Classification of solvable Lie algebras with a given nilradical by means of solvable extensions of its subalgebras (Q2267413)

\textit{J . L. Rubin} and \textit{P. Winternitz} [J. Phys. A, Math. Gen. 26, No. 5, 1123--1138 (1993; Zbl 0773.17004)] initiated a program in which all solvable Lie algebras, \(S\), with a certain given nilradical, \(N\), are classified. Examples of \(N\) are abelian, Heisenberg or the strictly upper triangular matrices. The present paper is another one in this general program.

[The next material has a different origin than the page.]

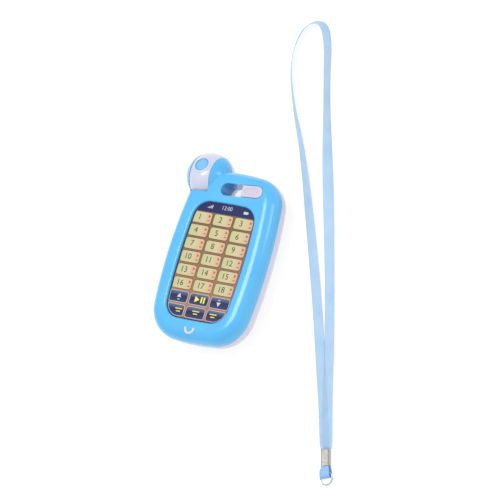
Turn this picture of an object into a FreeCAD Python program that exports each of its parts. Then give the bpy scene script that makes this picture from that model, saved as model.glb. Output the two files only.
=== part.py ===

The algebras considered are denoted by \(n_{n,3}\), have basis \((x_1, ...,x_n)\), \(n \geq 5\) and nonzero multiplication \([x_2,x_n] = x_1, [x_3,x_{n-1}]=x_1\), \([x_k,x_{n-1}]=x_{k-1}\) where \(4 \leq k \leq n-2\), and \( [n_{n-1}, x_n] = x_2\). Over the real or complex numbers the authors show that \(N\) has codimension 1 or 2 in \(S\). In the former case, there are 5 such \(S\) for each \(n \geq 7\) and these algebras are listed. In the latter case, there is only one \(S\) for each \(n \geq 7\) and it is listed.